For users outside the United States, the practical significance of Haun's portfolio thesis runs deeper than venture returns. Stablecoins now account for 43% of all crypto transaction volume in Sub-Saharan Africa, the highest proportion of any region globally, according to data cited in a contributed post on Finextra by Mouloukou Sanoh. The average cost of sending a remittance to Sub-Saharan Africa sits at 8.78% of the transfer amount, per World Bank figures. Stablecoin-based transfers can reduce that cost to under 1%, according to industry estimates.

Both Bridge and BVNK have relevance to these corridors. India, the world's largest remittance recipient, and high-volume African markets including Nigeria, Kenya, South Africa, Tanzania, and the DRC are precisely the environments where cheaper, faster settlement infrastructure has the most immediate human impact. The AI agent angle adds a longer-term dimension: agent-mediated financial services could reach unbanked populations in mobile-first markets without requiring traditional banking relationships.
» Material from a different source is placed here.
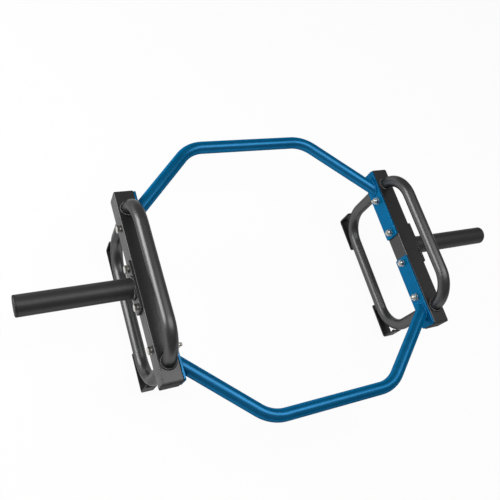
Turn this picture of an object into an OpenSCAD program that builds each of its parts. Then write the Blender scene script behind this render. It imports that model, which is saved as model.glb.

That said, Haun Ventures does not appear to have a dedicated regional fund or local presence in Africa or South Asia. Access to the firm's capital remains a structural challenge for founders based outside the United States.


What Comes Next

Haun is not alone in the field. Andreessen Horowitz is targeting approximately $2 billion for its fifth crypto fund, with a close originally reported as planned for the first half of 2026; whether that close has been finalized as of publication has not been confirmed. Paradigm is seeking up to $1.5 billion with an infrastructure focus. The competition for deals at the stablecoin and AI agent intersection is intensifying precisely as the global stablecoin supply reached $273 billion as of March 2026 and annual adjusted stablecoin transaction volume hit $10.9 trillion in 2025, approaching Visa's $14.2 trillion in annual payments volume. Haun's early positioning in both areas gives it a portfolio foundation that its new limited partners have backed with $1 billion in fresh capital.

Verse Press has requested comment from Haun Ventures. This article will be updated if a response is received.